— Begin —
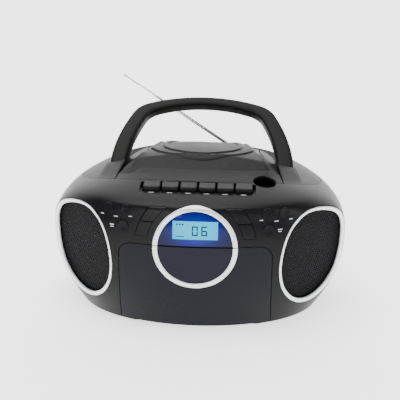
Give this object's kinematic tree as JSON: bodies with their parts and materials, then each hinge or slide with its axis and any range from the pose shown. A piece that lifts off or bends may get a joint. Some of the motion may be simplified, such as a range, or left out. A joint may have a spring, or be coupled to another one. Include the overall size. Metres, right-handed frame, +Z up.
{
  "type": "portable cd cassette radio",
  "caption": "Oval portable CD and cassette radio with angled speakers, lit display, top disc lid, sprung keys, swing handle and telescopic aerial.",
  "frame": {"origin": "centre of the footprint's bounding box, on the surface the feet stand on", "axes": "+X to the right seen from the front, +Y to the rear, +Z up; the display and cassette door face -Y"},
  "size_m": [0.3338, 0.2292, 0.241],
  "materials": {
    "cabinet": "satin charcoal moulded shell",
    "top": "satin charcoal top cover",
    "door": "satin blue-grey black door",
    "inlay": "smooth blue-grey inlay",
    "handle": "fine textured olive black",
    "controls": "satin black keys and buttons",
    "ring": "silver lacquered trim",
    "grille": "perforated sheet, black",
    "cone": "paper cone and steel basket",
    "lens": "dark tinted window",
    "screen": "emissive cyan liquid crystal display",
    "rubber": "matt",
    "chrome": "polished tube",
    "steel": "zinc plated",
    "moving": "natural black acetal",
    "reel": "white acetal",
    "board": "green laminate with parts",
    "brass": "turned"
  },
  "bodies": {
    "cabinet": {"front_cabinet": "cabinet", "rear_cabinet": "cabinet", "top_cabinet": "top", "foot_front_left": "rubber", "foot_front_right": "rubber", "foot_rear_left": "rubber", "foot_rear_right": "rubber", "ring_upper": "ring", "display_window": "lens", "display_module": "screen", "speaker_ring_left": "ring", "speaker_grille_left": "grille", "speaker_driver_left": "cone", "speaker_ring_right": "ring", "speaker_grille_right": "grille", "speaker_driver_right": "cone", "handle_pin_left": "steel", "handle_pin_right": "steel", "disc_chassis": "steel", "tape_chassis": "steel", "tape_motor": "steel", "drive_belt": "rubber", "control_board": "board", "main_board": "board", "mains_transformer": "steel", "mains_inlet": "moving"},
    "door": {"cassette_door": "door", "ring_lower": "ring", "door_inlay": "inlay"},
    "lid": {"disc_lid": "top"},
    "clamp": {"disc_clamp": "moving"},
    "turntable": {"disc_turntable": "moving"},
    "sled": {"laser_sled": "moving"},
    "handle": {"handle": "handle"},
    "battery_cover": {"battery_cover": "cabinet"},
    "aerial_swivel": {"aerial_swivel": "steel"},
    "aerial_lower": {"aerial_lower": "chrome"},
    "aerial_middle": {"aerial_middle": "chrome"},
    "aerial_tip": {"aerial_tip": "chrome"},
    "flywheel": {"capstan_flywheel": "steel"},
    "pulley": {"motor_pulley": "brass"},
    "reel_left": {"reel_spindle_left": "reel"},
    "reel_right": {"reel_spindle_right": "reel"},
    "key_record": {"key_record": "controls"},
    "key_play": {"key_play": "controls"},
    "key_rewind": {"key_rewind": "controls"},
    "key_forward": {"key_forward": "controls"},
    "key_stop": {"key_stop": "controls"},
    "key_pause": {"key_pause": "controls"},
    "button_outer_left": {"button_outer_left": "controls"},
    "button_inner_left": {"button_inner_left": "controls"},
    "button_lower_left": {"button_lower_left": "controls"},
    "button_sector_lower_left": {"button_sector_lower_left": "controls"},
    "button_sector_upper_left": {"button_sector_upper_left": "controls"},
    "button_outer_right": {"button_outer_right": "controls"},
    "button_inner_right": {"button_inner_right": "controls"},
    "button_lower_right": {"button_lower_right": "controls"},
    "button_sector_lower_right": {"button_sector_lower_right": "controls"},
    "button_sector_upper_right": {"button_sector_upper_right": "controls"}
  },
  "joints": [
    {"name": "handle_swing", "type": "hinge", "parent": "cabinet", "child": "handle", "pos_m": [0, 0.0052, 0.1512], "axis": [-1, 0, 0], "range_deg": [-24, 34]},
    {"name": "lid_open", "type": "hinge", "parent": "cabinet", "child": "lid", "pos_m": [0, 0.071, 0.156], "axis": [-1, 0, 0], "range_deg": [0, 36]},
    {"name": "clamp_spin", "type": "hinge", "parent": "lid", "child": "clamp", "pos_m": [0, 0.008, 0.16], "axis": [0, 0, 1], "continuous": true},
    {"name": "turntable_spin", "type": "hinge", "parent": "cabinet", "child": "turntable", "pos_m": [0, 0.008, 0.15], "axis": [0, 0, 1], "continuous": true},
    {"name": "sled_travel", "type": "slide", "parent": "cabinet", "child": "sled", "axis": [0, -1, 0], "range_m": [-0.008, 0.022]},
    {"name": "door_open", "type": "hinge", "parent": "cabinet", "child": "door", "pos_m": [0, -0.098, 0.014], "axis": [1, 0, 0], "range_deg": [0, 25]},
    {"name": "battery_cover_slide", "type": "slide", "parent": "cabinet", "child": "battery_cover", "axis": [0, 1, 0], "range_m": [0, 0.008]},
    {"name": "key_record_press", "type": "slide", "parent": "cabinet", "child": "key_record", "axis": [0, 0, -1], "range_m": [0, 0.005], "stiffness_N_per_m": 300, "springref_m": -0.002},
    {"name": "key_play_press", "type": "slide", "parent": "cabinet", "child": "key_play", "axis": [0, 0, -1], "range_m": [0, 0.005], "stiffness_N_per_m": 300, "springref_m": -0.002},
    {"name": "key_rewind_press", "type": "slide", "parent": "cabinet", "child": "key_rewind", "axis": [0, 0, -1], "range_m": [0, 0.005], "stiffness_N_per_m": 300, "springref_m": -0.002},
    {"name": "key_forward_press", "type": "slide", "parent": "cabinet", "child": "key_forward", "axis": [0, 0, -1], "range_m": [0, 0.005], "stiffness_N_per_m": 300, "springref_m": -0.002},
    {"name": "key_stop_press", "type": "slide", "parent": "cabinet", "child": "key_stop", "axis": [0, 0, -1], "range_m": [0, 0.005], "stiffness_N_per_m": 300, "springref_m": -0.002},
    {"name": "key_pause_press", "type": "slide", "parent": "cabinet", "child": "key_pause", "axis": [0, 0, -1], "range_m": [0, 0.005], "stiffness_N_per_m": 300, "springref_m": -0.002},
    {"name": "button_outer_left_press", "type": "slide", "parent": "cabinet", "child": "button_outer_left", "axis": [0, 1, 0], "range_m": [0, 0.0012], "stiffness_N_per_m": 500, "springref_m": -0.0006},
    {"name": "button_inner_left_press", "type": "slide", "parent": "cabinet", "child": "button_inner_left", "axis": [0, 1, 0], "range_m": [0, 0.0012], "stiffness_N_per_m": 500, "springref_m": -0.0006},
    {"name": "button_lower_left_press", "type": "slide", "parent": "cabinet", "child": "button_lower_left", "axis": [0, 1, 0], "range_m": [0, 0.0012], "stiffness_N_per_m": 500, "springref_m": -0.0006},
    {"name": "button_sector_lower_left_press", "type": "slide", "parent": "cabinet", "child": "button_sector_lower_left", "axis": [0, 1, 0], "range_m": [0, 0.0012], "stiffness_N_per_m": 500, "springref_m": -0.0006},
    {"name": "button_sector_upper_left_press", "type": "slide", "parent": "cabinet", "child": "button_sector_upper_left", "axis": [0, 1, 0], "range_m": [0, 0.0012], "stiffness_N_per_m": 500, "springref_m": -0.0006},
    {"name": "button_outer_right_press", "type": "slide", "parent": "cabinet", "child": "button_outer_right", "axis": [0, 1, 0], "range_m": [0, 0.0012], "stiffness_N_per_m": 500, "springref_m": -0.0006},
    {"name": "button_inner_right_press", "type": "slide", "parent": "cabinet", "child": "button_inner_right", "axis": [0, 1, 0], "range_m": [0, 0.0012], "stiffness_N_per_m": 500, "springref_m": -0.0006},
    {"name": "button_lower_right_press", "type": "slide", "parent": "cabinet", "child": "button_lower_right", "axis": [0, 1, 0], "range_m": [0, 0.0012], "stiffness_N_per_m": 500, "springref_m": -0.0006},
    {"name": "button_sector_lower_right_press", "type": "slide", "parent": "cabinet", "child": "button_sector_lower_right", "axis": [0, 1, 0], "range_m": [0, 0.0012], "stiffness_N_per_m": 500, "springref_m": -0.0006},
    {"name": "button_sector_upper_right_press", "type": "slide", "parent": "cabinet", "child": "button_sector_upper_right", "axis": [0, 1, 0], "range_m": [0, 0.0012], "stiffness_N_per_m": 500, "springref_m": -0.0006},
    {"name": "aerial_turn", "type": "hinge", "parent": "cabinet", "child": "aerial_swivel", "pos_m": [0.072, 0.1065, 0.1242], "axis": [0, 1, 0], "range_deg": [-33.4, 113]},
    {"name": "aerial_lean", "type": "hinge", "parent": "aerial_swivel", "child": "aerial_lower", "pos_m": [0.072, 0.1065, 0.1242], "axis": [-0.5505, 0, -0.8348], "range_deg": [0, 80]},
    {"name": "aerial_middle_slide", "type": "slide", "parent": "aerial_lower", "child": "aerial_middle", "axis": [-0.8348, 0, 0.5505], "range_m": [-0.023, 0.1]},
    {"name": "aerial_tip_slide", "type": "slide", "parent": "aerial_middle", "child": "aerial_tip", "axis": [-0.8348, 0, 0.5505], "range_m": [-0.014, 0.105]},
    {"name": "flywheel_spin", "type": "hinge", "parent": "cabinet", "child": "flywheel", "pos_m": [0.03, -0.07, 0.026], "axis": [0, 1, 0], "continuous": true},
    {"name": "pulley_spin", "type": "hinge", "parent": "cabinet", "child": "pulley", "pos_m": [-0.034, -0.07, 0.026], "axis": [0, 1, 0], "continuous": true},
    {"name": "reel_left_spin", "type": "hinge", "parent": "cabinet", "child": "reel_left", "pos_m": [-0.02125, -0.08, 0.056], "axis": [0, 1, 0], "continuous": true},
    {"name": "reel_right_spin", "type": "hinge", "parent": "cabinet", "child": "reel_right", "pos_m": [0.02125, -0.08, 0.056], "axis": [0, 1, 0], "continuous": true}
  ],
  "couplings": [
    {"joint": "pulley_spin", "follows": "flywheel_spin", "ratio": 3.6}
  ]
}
— End —
— Begin —
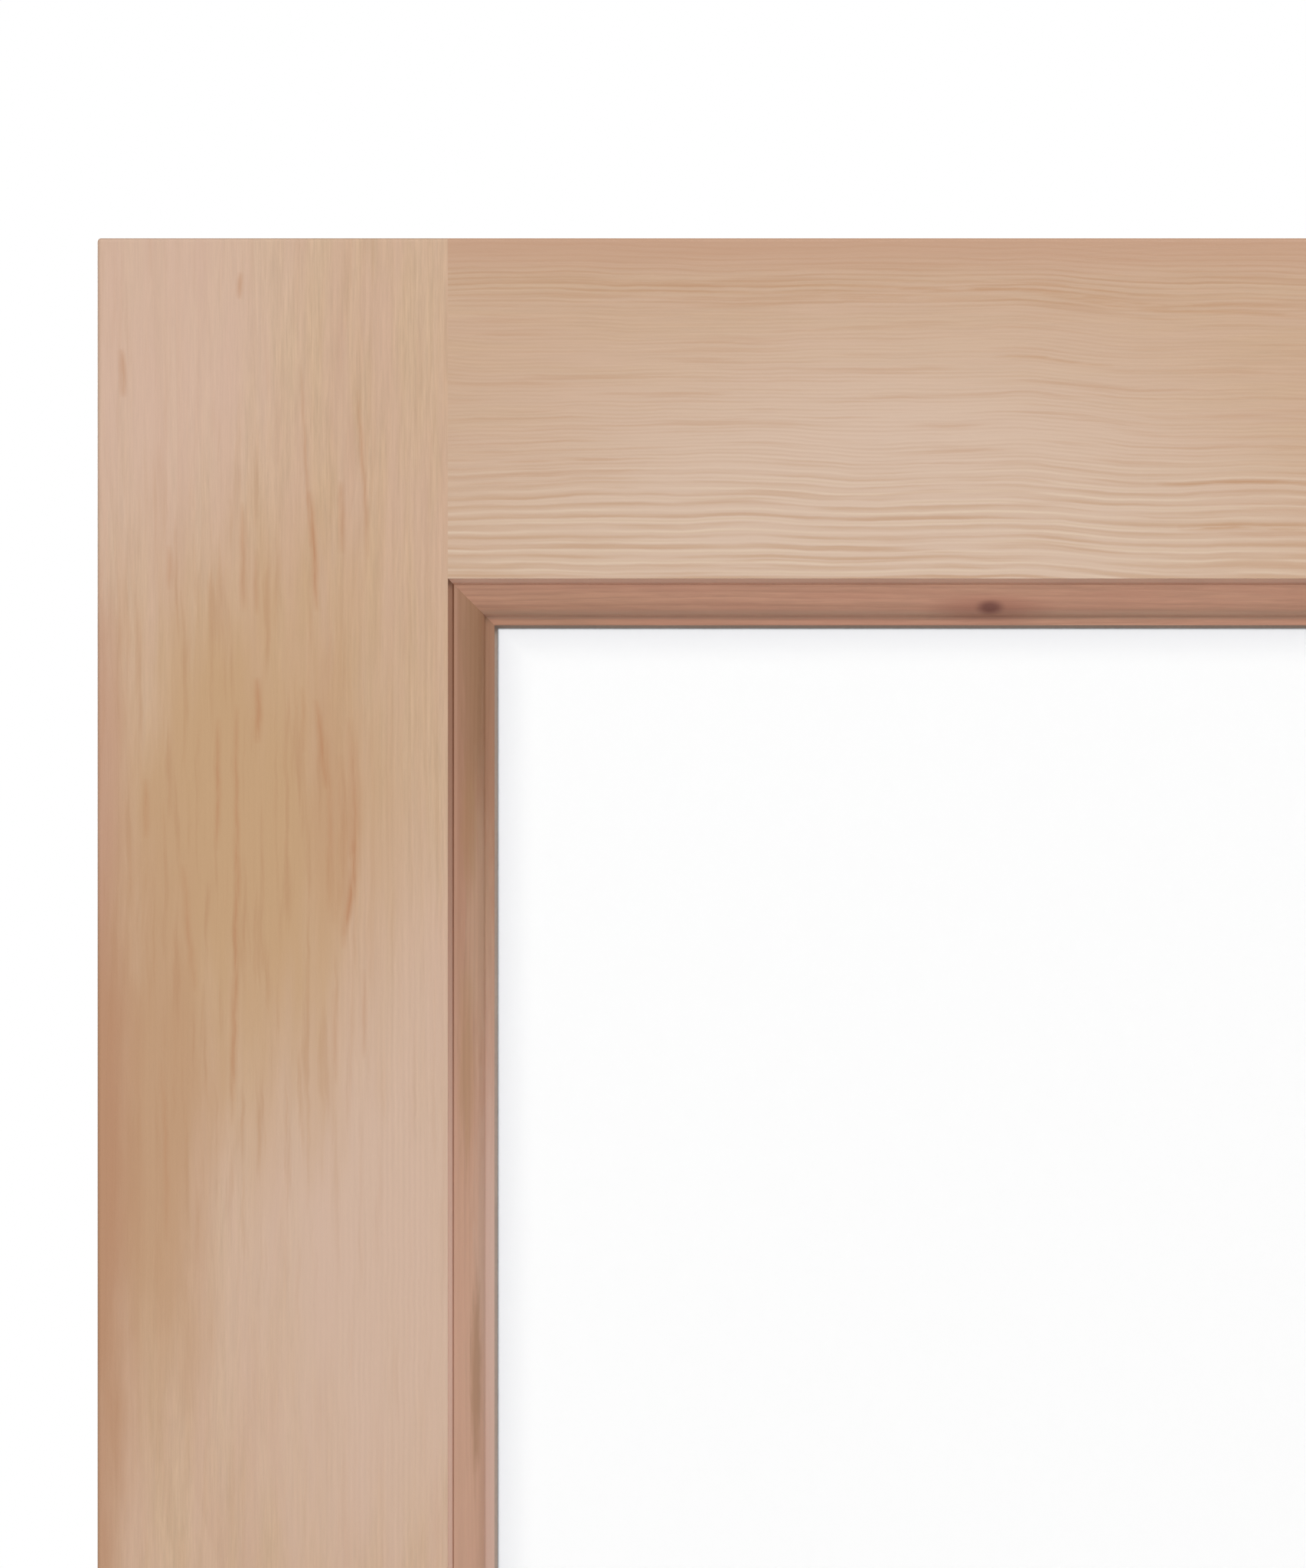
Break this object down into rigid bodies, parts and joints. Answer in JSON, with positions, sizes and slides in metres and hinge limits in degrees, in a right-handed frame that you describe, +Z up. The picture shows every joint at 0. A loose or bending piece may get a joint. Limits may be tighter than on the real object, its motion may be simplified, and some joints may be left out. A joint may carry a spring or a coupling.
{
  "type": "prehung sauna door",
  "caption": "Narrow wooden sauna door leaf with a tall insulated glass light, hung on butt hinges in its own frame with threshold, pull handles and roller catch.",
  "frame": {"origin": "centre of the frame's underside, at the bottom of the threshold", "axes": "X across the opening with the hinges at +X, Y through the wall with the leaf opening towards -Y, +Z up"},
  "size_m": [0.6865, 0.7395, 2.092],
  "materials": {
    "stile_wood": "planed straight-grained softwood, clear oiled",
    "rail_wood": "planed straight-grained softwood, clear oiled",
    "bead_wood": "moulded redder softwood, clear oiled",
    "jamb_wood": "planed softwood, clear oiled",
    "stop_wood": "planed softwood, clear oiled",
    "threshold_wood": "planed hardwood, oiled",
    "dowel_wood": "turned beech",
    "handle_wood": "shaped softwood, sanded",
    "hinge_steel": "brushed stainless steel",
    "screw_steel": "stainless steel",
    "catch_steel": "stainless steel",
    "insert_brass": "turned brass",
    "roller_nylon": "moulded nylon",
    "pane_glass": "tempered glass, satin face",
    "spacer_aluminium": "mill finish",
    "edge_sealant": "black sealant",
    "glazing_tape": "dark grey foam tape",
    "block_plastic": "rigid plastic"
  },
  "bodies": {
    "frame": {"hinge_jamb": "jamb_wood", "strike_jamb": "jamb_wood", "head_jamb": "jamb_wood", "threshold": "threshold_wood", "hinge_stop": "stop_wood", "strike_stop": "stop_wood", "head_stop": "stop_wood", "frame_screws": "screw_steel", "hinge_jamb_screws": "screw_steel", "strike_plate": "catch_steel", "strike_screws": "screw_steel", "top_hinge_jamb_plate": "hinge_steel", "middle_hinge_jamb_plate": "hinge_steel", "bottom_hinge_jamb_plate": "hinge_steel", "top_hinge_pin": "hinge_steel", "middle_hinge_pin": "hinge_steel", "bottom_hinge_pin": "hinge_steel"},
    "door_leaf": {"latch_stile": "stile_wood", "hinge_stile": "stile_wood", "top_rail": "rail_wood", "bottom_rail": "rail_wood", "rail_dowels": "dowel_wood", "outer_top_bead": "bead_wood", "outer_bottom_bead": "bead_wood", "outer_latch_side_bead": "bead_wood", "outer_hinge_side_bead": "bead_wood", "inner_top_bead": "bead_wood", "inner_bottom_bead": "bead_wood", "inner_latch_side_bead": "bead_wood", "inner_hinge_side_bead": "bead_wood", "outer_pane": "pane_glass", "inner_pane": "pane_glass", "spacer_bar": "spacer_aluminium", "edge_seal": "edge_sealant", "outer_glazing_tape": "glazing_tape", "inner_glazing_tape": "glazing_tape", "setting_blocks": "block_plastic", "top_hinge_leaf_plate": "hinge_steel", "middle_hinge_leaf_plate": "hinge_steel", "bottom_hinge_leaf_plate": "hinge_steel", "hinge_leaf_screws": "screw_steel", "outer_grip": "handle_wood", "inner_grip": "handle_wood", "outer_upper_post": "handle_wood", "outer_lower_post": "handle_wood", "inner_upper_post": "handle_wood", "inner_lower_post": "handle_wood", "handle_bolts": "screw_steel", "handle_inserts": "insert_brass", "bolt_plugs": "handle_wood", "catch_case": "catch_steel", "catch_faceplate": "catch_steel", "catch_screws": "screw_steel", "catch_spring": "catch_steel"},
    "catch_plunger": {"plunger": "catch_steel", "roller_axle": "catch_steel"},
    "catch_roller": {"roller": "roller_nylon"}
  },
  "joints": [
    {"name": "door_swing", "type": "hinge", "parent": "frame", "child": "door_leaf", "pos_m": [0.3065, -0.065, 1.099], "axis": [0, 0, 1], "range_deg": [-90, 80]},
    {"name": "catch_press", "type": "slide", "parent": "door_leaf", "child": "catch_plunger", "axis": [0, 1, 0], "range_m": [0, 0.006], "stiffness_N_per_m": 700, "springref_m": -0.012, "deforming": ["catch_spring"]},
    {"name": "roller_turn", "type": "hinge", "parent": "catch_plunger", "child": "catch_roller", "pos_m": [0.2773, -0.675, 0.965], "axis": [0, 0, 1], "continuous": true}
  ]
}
— End —
# [Exercise directions]
Count the lines of the data that contain the string "bodies", and reply with that number alone.

# [In response]
4